Alphabetical Africa's self-restricted artifice helps make it one of the funniest "experimental" novels or "avant-garde" novels or whatever you want to call these unconventionally structured novels that Walter Abish and other Oulipo-type writers tend to produce; novels whose narratives employ radically unorthodox devices in communicating their contents to the reader.  Maybe I'm strange, but I think it's hysterical that the first person narrator of Alphabetical Africa can't appear until chapter "I" and then disappears after the apex of chapter "Z" has been reached and the novel, having incrementally lost access to the complete English language, segues from chapter "I" to chapter "H".  Bye bye first person narrator, and welcome back "author".

I'm aware that many folks might automatically turn their noses up at the label "avant garde" or "experimental" as it does regrettably tend to signify that the book labeled such is just so precious ...  so cutting edge, conceived by the artsy-fartsy pretentious highbrowed elect as "pushing fiction beyond heretofore preconceived limits to lofty new literary heights of visionary grandeur and artful excellence blah blah blah," or some blurbish bullshit like that; when in fact all the book has "accomplished" is come up with some cute, minutely original contrivances or gimmicks to coverup the fact of its fated (and deserved) remainder-pile-mediocrity, the focus of its promoters being on its supposed "innovaton" because solid, compelling storytelling, it lacks.

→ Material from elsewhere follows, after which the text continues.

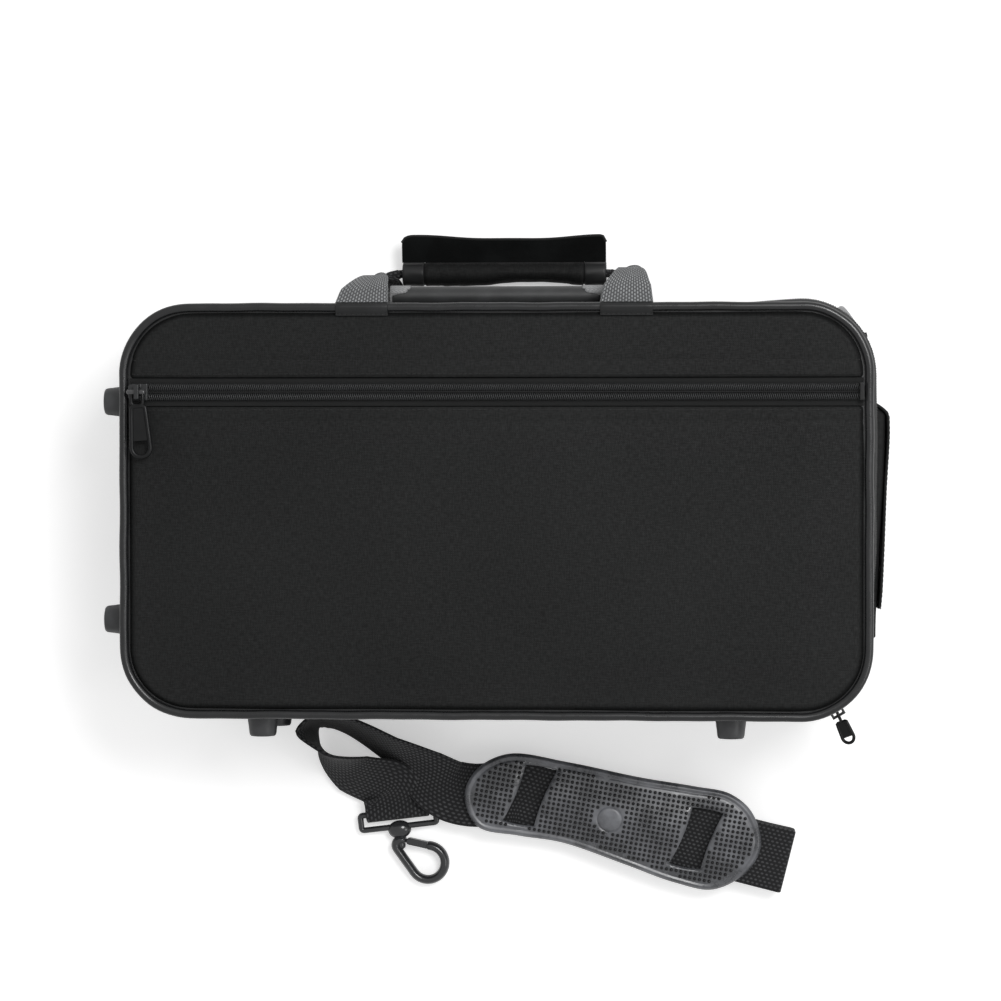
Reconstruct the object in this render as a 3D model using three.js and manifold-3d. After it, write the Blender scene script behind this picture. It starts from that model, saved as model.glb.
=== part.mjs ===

Not so, Alphabetical Africa.  Though "avant-garde" and "experimental" it is, it's nevertheless a novel experiment worth reading.  Worth reading twice or three times even just to figure out what Abish had to excise with his self-imposed letter limitations.  Even with the letter restrictions early on in the novel and at its conclusion, Abish's poetic prose constantly rings true, no matter how many letters are available to him.  The writing never sounds forced to fit its artifice.  No faux prose.  Genuine narration.  Pure poetry.  True, it's mildly uncomfortable, at least to this reader, reading non-stop alliteration for two and three pages at a shot, but you get used to it like watching sub-titles of a foreign film after awhile; you forget they're even there on the screen, caught up as you are in the drama of the film.  In the same way, what you have to interpret in Alphabetical Africa -- with its self-restricted artifice -- does not detract either, remarkably, from following an increasingly engrossing and funny plot.

What's it about?

About Africa.  Alphabets.  Angolans.  Animals.  Alligators.  Ants.  Antelopes.  Archaeologists.  Alva.  Alva's abduction.  Alex and Allen's arguments about Alva's abduction.  Who done it?!

And about a ... a Tanzanian transvestite too!